DATA SUPPLIED.
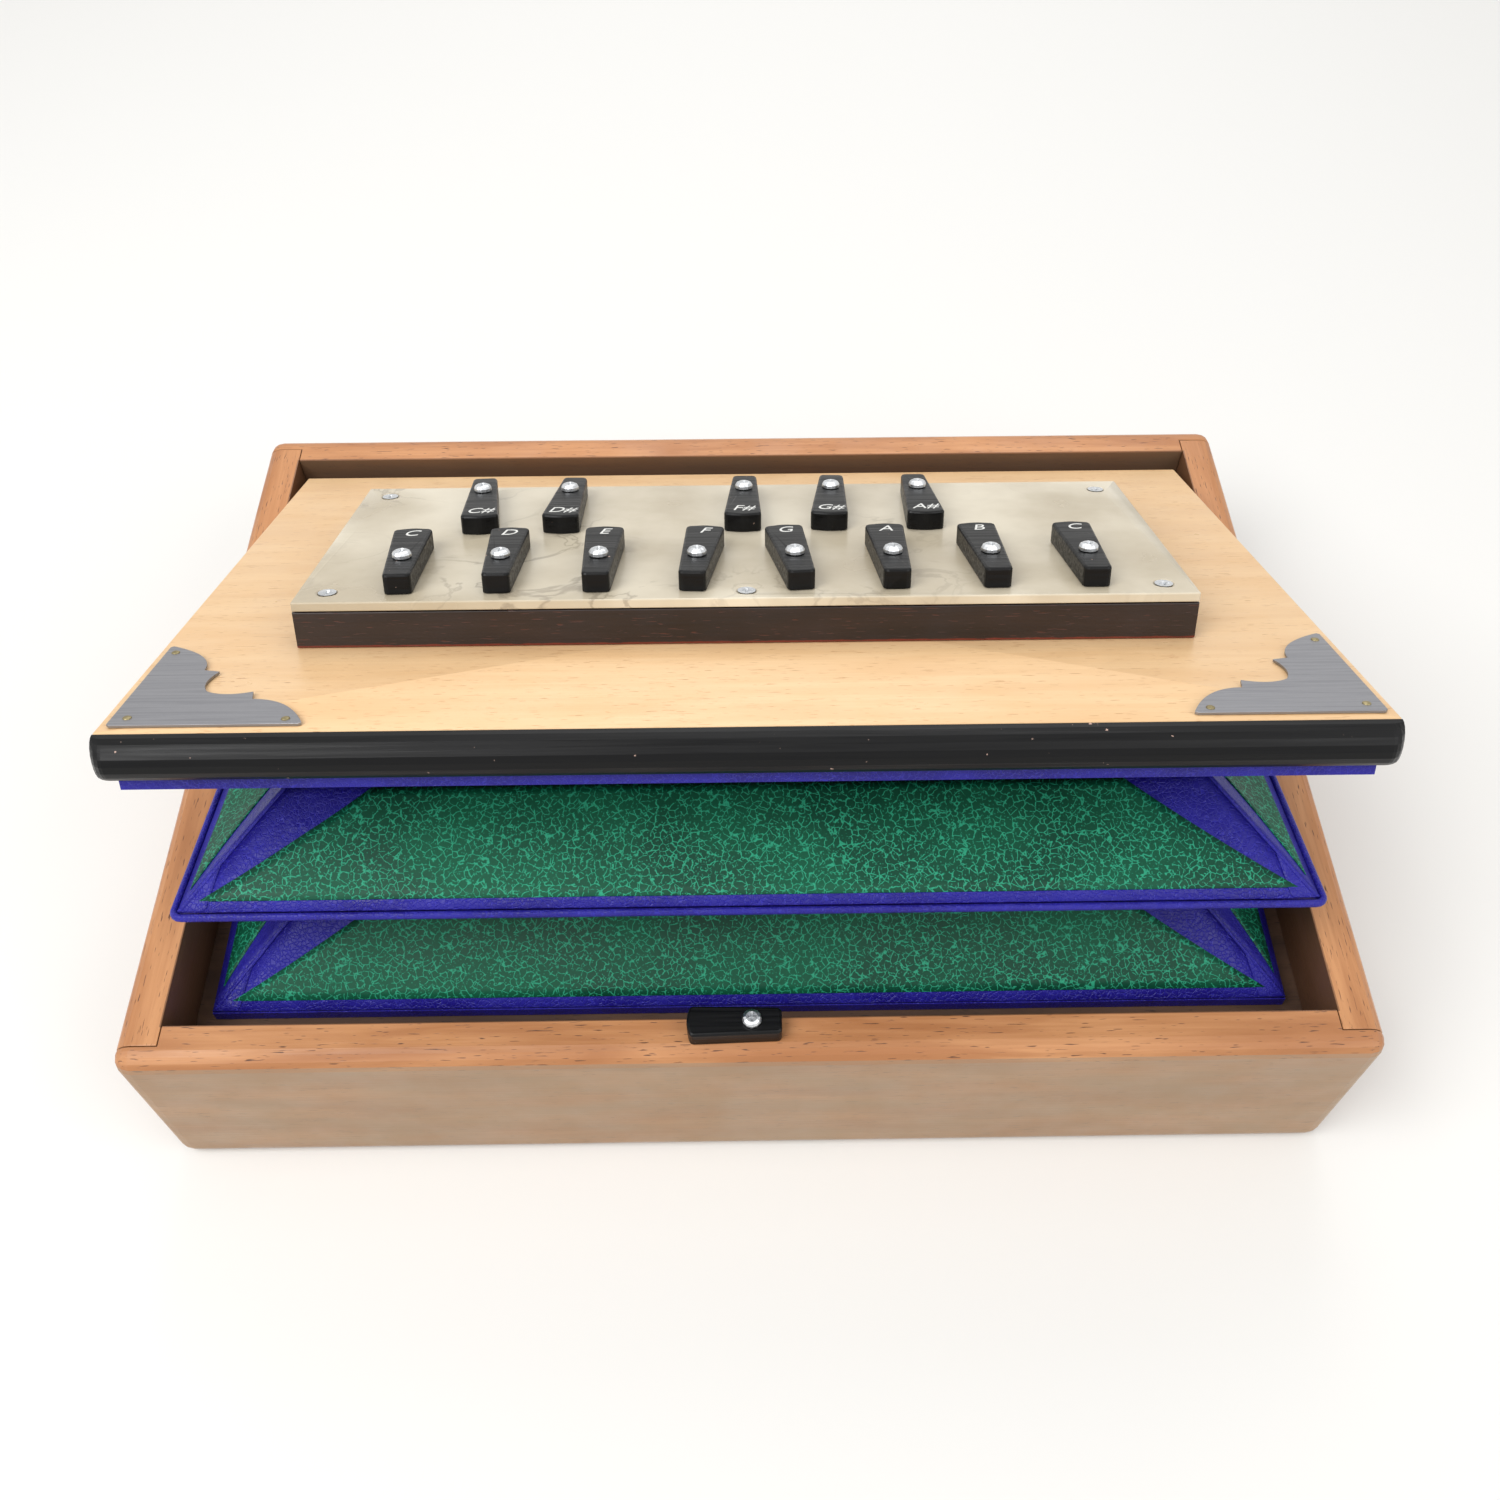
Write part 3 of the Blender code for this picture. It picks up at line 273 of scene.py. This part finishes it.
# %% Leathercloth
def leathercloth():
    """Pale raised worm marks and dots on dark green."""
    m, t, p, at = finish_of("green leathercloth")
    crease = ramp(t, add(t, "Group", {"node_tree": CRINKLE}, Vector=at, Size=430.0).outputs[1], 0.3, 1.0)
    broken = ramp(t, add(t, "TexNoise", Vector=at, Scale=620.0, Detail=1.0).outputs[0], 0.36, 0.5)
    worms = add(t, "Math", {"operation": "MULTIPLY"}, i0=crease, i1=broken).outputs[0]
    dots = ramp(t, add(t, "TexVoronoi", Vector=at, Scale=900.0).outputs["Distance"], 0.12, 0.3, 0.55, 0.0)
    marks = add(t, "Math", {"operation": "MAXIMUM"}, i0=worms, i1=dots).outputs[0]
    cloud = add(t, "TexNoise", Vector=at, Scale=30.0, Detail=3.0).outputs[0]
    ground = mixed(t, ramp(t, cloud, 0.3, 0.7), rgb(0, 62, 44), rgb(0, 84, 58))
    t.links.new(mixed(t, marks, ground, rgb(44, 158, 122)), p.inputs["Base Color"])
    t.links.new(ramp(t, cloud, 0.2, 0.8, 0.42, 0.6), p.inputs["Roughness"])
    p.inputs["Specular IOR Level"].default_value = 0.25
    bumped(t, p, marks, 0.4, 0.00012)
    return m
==
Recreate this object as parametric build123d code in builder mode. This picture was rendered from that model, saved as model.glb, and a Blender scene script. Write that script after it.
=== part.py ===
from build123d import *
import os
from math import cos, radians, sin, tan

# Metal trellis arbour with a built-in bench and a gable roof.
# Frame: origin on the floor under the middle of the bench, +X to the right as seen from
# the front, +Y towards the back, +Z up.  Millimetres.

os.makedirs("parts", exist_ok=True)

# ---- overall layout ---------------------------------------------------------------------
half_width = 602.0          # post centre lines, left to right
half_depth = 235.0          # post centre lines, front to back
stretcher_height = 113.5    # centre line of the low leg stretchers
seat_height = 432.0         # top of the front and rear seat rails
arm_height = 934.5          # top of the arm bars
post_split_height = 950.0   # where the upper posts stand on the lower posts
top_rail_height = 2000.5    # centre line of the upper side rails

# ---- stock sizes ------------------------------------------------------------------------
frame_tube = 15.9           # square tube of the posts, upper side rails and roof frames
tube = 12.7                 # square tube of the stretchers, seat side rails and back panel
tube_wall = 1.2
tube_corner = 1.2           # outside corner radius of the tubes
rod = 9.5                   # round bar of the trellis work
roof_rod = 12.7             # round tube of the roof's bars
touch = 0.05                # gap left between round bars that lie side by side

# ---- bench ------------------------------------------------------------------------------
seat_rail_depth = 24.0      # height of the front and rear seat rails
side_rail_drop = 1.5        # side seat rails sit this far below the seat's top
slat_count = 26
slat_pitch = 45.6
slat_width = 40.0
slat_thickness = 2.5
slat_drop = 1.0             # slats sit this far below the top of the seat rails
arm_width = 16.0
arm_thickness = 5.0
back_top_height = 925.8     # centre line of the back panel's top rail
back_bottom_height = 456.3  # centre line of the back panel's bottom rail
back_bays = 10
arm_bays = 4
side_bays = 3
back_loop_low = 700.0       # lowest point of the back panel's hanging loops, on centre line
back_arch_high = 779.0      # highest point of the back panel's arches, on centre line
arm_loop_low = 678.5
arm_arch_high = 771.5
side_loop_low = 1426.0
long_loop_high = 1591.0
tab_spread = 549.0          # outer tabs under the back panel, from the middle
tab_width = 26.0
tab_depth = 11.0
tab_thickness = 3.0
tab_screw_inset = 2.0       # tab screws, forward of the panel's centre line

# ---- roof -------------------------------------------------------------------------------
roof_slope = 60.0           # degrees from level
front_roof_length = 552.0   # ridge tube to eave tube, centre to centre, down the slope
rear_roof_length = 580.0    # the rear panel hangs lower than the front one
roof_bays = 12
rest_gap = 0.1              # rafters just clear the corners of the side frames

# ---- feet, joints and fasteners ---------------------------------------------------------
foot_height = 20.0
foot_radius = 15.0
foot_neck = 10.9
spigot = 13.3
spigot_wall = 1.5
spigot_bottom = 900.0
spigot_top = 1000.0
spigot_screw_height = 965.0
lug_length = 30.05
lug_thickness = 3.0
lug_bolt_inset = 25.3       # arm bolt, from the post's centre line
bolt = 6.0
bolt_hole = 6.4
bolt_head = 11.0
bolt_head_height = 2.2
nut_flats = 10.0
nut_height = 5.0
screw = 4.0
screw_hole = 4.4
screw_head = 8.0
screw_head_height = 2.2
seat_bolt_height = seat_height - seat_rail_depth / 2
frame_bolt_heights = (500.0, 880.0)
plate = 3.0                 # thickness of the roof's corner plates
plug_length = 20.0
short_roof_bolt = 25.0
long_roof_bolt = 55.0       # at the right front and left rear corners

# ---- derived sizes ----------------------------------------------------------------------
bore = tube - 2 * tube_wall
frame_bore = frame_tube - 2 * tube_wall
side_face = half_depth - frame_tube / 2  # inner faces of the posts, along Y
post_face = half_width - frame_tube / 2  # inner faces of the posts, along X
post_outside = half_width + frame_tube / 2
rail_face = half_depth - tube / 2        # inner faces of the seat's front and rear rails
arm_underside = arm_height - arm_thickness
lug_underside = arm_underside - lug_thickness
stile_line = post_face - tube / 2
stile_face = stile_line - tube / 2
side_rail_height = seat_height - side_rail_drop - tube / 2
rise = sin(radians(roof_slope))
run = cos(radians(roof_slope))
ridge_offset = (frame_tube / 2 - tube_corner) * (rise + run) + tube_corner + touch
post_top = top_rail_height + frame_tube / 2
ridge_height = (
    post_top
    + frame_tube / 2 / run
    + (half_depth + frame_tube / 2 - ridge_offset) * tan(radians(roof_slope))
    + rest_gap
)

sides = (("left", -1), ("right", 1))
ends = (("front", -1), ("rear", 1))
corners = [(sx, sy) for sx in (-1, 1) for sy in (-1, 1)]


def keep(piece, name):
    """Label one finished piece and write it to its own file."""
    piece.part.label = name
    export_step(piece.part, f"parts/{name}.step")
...
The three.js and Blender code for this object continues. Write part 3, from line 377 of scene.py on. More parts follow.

GIVEN INSTRUCTION. In the listing above, locate the line containing "Recreate this object" and the line containing "touch = 0.05". Transcribe those two lines and everything between them, exactly as written.

RESULT.
Recreate this object as parametric build123d code in builder mode. This picture was rendered from that model, saved as model.glb, and a Blender scene script. Write that script after it.
=== part.py ===
from build123d import *
import os
from math import cos, radians, sin, tan

# Metal trellis arbour with a built-in bench and a gable roof.
# Frame: origin on the floor under the middle of the bench, +X to the right as seen from
# the front, +Y towards the back, +Z up.  Millimetres.

os.makedirs("parts", exist_ok=True)

# ---- overall layout ---------------------------------------------------------------------
half_width = 602.0          # post centre lines, left to right
half_depth = 235.0          # post centre lines, front to back
stretcher_height = 113.5    # centre line of the low leg stretchers
seat_height = 432.0         # top of the front and rear seat rails
arm_height = 934.5          # top of the arm bars
post_split_height = 950.0   # where the upper posts stand on the lower posts
top_rail_height = 2000.5    # centre line of the upper side rails

# ---- stock sizes ------------------------------------------------------------------------
frame_tube = 15.9           # square tube of the posts, upper side rails and roof frames
tube = 12.7                 # square tube of the stretchers, seat side rails and back panel
tube_wall = 1.2
tube_corner = 1.2           # outside corner radius of the tubes
rod = 9.5                   # round bar of the trellis work
roof_rod = 12.7             # round tube of the roof's bars
touch = 0.05                # gap left between round bars that lie side by side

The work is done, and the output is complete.